To your first question, the complaint of AI War about the port already being in use has nothing to do with your computer -- that's referring to your laptop itself. So, that means that another program is running and using that port; windows (like any sensible OS) only allows a single program to be a server on any given port.
A port conflict like that can only mean one thing: some other program on your laptop is running under the same port. I'm not aware of any other programs that use the AI War port, but it's of course quite possible. That same behavior would also occur if you still had a second copy of AI War resident in memory with that port open as a server.
Regarding not being able to connect to the other computer "because you have the same IP," that's definitely not the case. Your desktop and laptop have different local IPs, even if they do share the same public IP. Otherwise windows would be complaining of "IP address conflicts" and nothing would work in terms of networking for one or both of the machines.
AI War doesn't use TCP any longer (hasn't since last August), so as long as UDP can be reached, that's fine. If you're trying to host a local game of AI War, between your desktop and laptop, you need to be using your local IP addresses. If you're trying to play with the laptop over the internet, and you used to be playing with your desktop, odds are that your port forwarding is still pointing to your desktop instead of your laptop. It can only point to one or the other, though you can change it back and forth as you wish.
If Tidalis is having a "start server error" that's also very odd. It could mean that something else is actively blocking any new applications from being a server (I'd check your security software), or it could mean that something is wrong with the network setup for your laptop in general. No two computers should ever have the same local IP, and the only reason that having the same public IP works is because of the NAT on the router. But if you're playing local-to-local, then your NAT and public IP would never even be used. For that matter, Hamachi also won't work for local-to-local play. You'd just use your local IP addresses, which you can find via typing "cmd" at the help/search prompt in windows, then by typing "ipconfig /all" on the machine to find out what your local area connect ip address is.
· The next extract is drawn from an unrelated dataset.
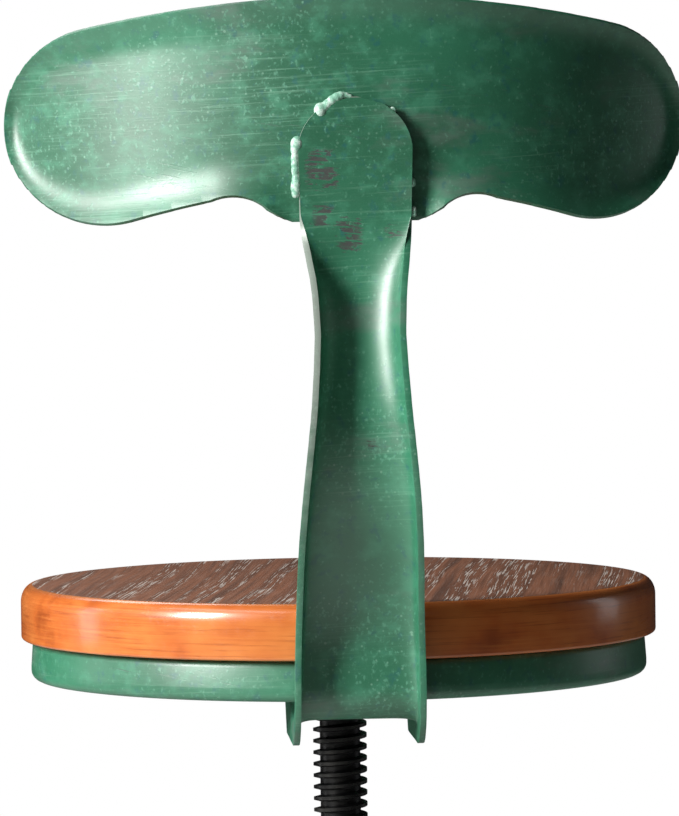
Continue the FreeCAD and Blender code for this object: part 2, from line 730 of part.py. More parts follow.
def make_backrest_plate():
    body = new_body("plate_outline")
    face = new_sketch(body, "XZ_Plane", "wing", "2 * plate_wall - tab_front")
    top = ("-plate_shoulder_place", "plate_shoulder_height",
           "plate_top_height - plate_shoulder_height")
    right = [("plate_shoulder_place", "plate_shoulder_height"),
             ("plate_hip_place", "plate_hip_height"),
             ("plate_notch_outer", "plate_notch_height", "-plate_notch_bulge"),
             ("plate_notch_inner", "plate_notch_height"),
             ("plate_tongue_width / 2", "plate_bottom_height")]
    left = [("-(%s)" % x, z) for x, z, *bulge in reversed(right[1:])]
    left[1] = left[1] + ("-plate_notch_bulge",)
    add_outline(face, [top] + right + left)
    pad(body, face, "wing_pad", "2 * plate_wall - tab_front", backwards=True)
    for side in (-1, 1):
        lobe = new_sketch(body, "XZ_Plane", "lobe_%d" % (side + 1), "2 * plate_wall - tab_front")
        add_circle(lobe, "plate_lobe_radius",
                   "%d * (plate_half_width - plate_lobe_radius)" % side, "plate_lobe_height")
        pad(body, lobe, "lobe_pad_%d" % (side + 1), "2 * plate_wall - tab_front", backwards=True)
    walls = []
    for name, radius in (("outer", "plate_outer_radius"),
                         ("inner", "plate_outer_radius - plate_wall")):
        wall = bore("plate_%s_wall" % name, radius, "0", "plate_centre",
                    "plate_bottom_height - 2 * plate_wall",
                    "plate_top_height - plate_bottom_height + 4 * plate_wall")
        walls.append(wall)
    sheet_metal = cut("plate_sheet", walls[0], [walls[1]])
    plate = doc.addObject("Part::Common", "backrest_plate")
    plate.Label = "backrest_plate"
    plate.Base = body
    plate.Tool = sheet_metal
    doc.recompute()
    return keep(plate)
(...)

All that stuff for Internet play, including public IP addresses, VPN software, etc, all flies out the window when you play locally: you don't need any of it, and most of it just can't even work (because you only have one public IP). And really, you don't want it to work: Hamachi is just simulating a private local network over the Internet. When you're already on a private local network behind your router, you don't then need to simulate a private local network over the Internet back to your existing same private local network that both of your machines are on.
It's really confusing stuff, I know -- hope that helps clear some of it up, at least!